On Broadway we saw The Encounter, a one-man show starring Simon McBurney as a nameless storyteller. His story is about a solo expedition in the Amazon to contact the Mayoruna people, and it’s engrossing. But the performance is as much about the power of our imagination as about the story. The audience members wear headphones, bringing us into an intimate relationship with the storyteller’s voice and the exotic sounds of the jungle. The storyteller repeatedly reminds us that we are in a story, but even with this warning, we can’t help becoming immersed. McBurney manages to get us to look at ourselves in the act of being manipulated.
As fake news came into better focus over the last couple if weeks, I’ve felt dread and wonder at how easily people can be deceived by various hoaxes, and then become passionately committed to remaining in their deceived state. At its most bizarre and extreme (as in, the hoax that the Clintons are running a child sex slave business in a D.C. pizzeria), many enthusiasts cannot be dissuaded by reports debunking the tale in the mainstream media. They view these as part of the conspiracy — a cover up.
This is obviously nutty, and it would be nice to think you and I could never be taken in by such craziness. Or would it? Recently I’ve found myself wondering more about whether particular news reports are correct, and even whether my most basic assumptions are reliable. This is uncomfortable, but it’s actually a good thing. Always keeping in view the possibility that we may be wrong makes us more likely to consider new information and open to revising our beliefs — updating our credences, as Bayesians say. It also fosters a degree of humility, as we recognize that none of us has perfect knowledge, and all of us are prone to error.
That said, some descriptions of events are more wrong than others, and certain wrong ones are dangerous — like one inspiring an armed man showing up at a pizza parlor to avenge an made-up crime against children. In the long term, better education may be the way to address the mass hoax problem. There are various mental resources involved in assessing possible new facts, which include a good fund of background knowledge, evaluation of the reliability of sources, and weighing of evidence.
These resources and skills take time to acquire. In the short term, we need to use our best hostage negotiation skills with people seized by a dangerous conspiracy theory — try to keep the conversation going, and if they’re armed, be prepared to dive for cover.
New (to me) art
While in New York, I saw a lot of interesting art, including video work.
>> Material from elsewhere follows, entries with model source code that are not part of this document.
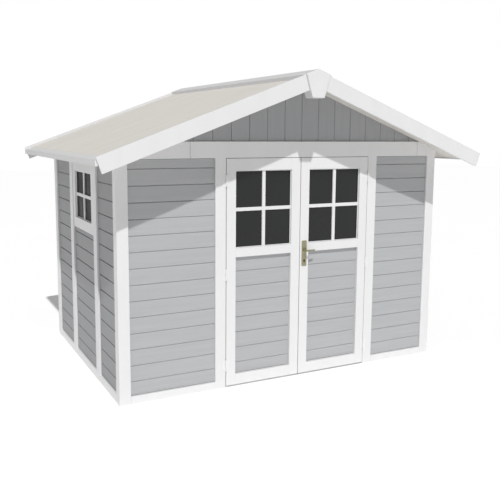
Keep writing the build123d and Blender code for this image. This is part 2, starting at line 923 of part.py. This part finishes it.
with BuildPart() as handle_screws:
    inside = front_y + leaf_thickness + plate_thickness
    for z in screw_z:
        rod((spindle_x, outside, z), (0, -1, 0), 4, 1.6)
        rod((spindle_x, inside, z), (0, 1, 0), 4, 1.6)
    chamfer(handle_screws.edges().filter_by(GeomType.CIRCLE), 0.5)
keep(handle_screws, "handle_screws")

with BuildPart() as lock_cylinder:
    cylinder_start = front_y - plate_thickness - 2
    cylinder_end = front_y + leaf_thickness + plate_thickness + 2
    cylinder_profile(cylinder_start, cylinder_end, 0)
    for y in (cylinder_start, cylinder_end - 6):
        block(spindle_x - 1, spindle_x + 1, y, y + 6, cylinder_z - 4, cylinder_z + 4, Mode.SUBTRACT)
keep(lock_cylinder, "lock_cylinder")

with BuildPart() as handle:
    half = spindle / 2
    block(
        spindle_x - half,
        spindle_x + half,
        front_y - plate_thickness,
        front_y + leaf_thickness + plate_thickness,
        lever_z - half,
        lever_z + half,
    )
    for face_y, outward in ((front_y, -1), (front_y + leaf_thickness, 1)):
        rod((spindle_x, face_y + outward * 0.5, lever_z), (0, outward, 0), neck_radius, lever_stand)
        lever_y = face_y + outward * lever_stand
        with BuildSketch(Plane(origin=(spindle_x - neck_radius, lever_y, lever_z), z_dir=(1, 0, 0))):
            RectangleRounded(13, 17, 5)
        with BuildSketch(
            Plane(origin=(spindle_x + lever_length / 2, lever_y + outward * 3, lever_z + 2), z_dir=(1, 0, 0))
        ):
            RectangleRounded(10, 13, 4)
        with BuildSketch(
            Plane(origin=(spindle_x + lever_length, lever_y - outward * 4, lever_z + 1), z_dir=(1, 0, 0))
        ):
            RectangleRounded(9, 11, 4)
        loft()
keep(handle, "door_handle")

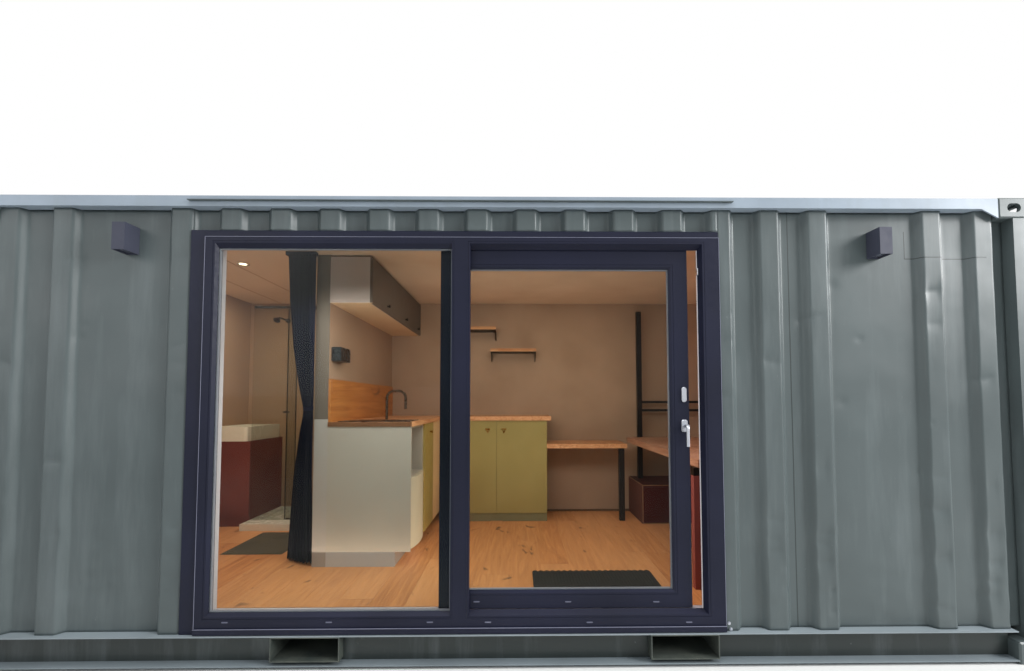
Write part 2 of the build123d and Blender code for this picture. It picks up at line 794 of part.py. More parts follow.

At the New Museum, there was an exhibit of the work of Pipilotti Rist, a Swiss artist, who used video technology to explore nature. There were early works designed for a single viewer to insert her head up through a hole in a pyramid with the base on a wall to watch a screen and be surrounded by sound. Her more recent works are large-scale installations intended for groups of viewers.
In one work, she placed beds on the gallery floor and watery images on the ceiling, surrounded by meditative music, which led strangers to lie down together, look upwards, and relax. The images weren’t all that interesting, but the experience was. We were taken both inward and outward, into our feelings and out into relationships, as the artist made us into part of the art.
Video art is challenging, in that it resists skimming. You have to give it some time. And a given work may be boring, or anyway, not for you. But unlike painting, which lives most comfortably in a private dwelling, video’s natural home can be in a museum, where it can keep on playing and waiting for the right people to watch it. And those people can share it, and have a communal experience.
Also at the New Museum, I spent some time with the Cheng Ran’s work, Diary of a Madman, which is an outsider’s view of the gritty side of New York. Where Rist was loosely improvisatory and mostly cheerful, Ran was focused and melancholy, with exquisite technique and tight control. He visibly struggled to extend the expressive possibilities of new technology and embrace the world of humans and their detritus.
At the Whitney, I took in Dreamlands: Immersive Cinema and Art, which had a lot of video artists’ work displayed on large screens and other surfaces. A lot of the work was interesting mainly as art history, rather than as a provocative message for right now, but there were some provocations. My favorite piece was by Andrea Crespo, titled Neurolibidinal Induction Complex 2.2. It used words (isolated emotions, for example) and colors to give us a reboot. I also particularly liked the work of Lynn Hershmann Leeson, which included female cyborgs and bots, including one with an unsettling holographic gaze who could do an irritating conversation with you.
I also spent some time looking at Bruce Conner’s Crossroads, It’s a slow motion depiction of U.S. nuclear tests off Bikini Island in 1946. If you tend to think that nuclear weapons are an existential threat to the human species, you will continue to think that after seeing the film. Seeing the images is sobering, and may make us think more about stopping the madness, which we clearly need to do.
We went out to the Brooklyn Museum to see the work of Marilyn Minter, known for her explorations of female faces and forms and of the dark underside of fashion. I wasn’t crazy about her monumental paintings, but I liked her quirky videos. At MOMA, we saw the Francis Picabia exhibit, which we liked. He had a great visual imagination, great technical ingenuity, and a willingness to continually experiment. His was a questing spirit.
Finally, while Sally went to the Breuer and saw (at my recommendation) the fine Kelly James Marshall exhibition, I went to the Met to see Beyond Caravaggio — paintings of Valentin de Boulogne, a French artist who worked in Rome in the early 1600s. I really liked Valentin! The paintings had much of the intensity of Caravaggio, with his amazing understanding of light and the human figure, but had a broader emotional range, including people who were clearly individuals, with secrets and regrets.